The Tarantula Nebula, located in the Large Magellanic Cloud, a satellite galaxy of our own Milky Way, is one of the brightest and most active star-forming regions in our galactic neighborhood, lying approximately 170,000 light-years away from Earth. Its core contains some of the most massive stars known, some of which are more than 150 times the mass of our Sun, making the region ideal for studying how gas clouds collapse under gravity to form new stars.

“What makes 30 Doradus unique is that it is close enough for us to study in detail how stars are forming, and yet its properties are similar to those found in very distant galaxies, when the Universe was young,” said Guido De Marchi, a scientist at the European Space Agency (ESA) and a co-author of the paper presenting the new research. “Thanks to 30 Doradus, we can study how stars used to form 10 billion years ago when most stars were born.”

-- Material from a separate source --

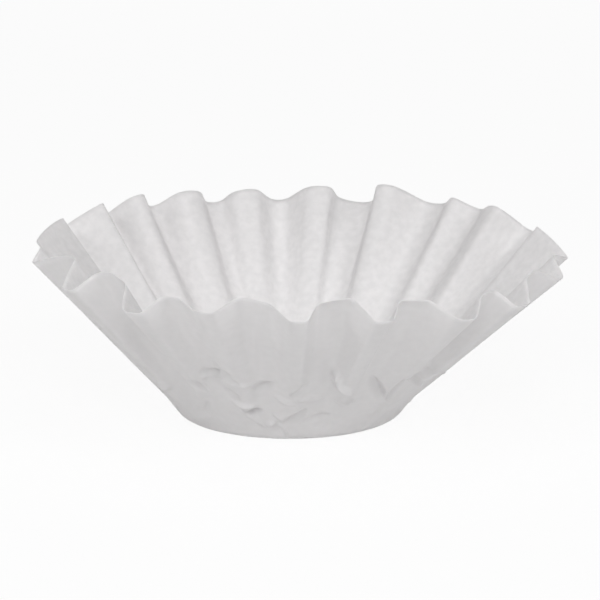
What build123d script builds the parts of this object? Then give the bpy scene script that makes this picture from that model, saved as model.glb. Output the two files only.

The tarantula’s cosmic web: Astronomers map violent star formation in nebula outside our galaxy

While most previous studies of the Tarantula Nebula have concentrated on its center, astronomers have long known that massive star formation occurs elsewhere as well. The team conducted high-resolution observations across a large region of the nebula to better understand this process. They used ALMA to measure the light emission from carbon monoxide gas. This allowed them to map the nebula’s large, cold gas clouds that collapse to give birth to new stars, as well as how they change as massive amounts of energy are released by those young stars.

“We were expecting to find that parts of the cloud closest to the young massive stars would show the clearest signs of gravity being overwhelmed by feedback,” says Wong. “We found instead that gravity is still important in these feedback-exposed regions — at least for parts of the cloud that are sufficiently dense.”

In the image released today by ESO, we see the new ALMA data overlaid on a previous infrared image of the same region that shows bright stars and light pinkish clouds of hot gas, taken with ESO’s Very Large Telescope (VLT) and ESO’s Visible and Infrared Survey Telescope for Astronomy (VISTA). The composition shows the distinct, web-like shape of the Tarantula Nebula’s gas clouds that gave rise to its spidery name.  The new ALMA data comprise the bright red-yellow streaks in the image: very cold and dense gas that could one day collapse and form stars.

The new study provides detailed information about how gravity behaves in the star-forming regions of the Tarantula Nebula, but it is far from complete. “There is still much more to be done with this fantastic data set, and we are making it available publicly to encourage other researchers to conduct new studies,” Wong concludes.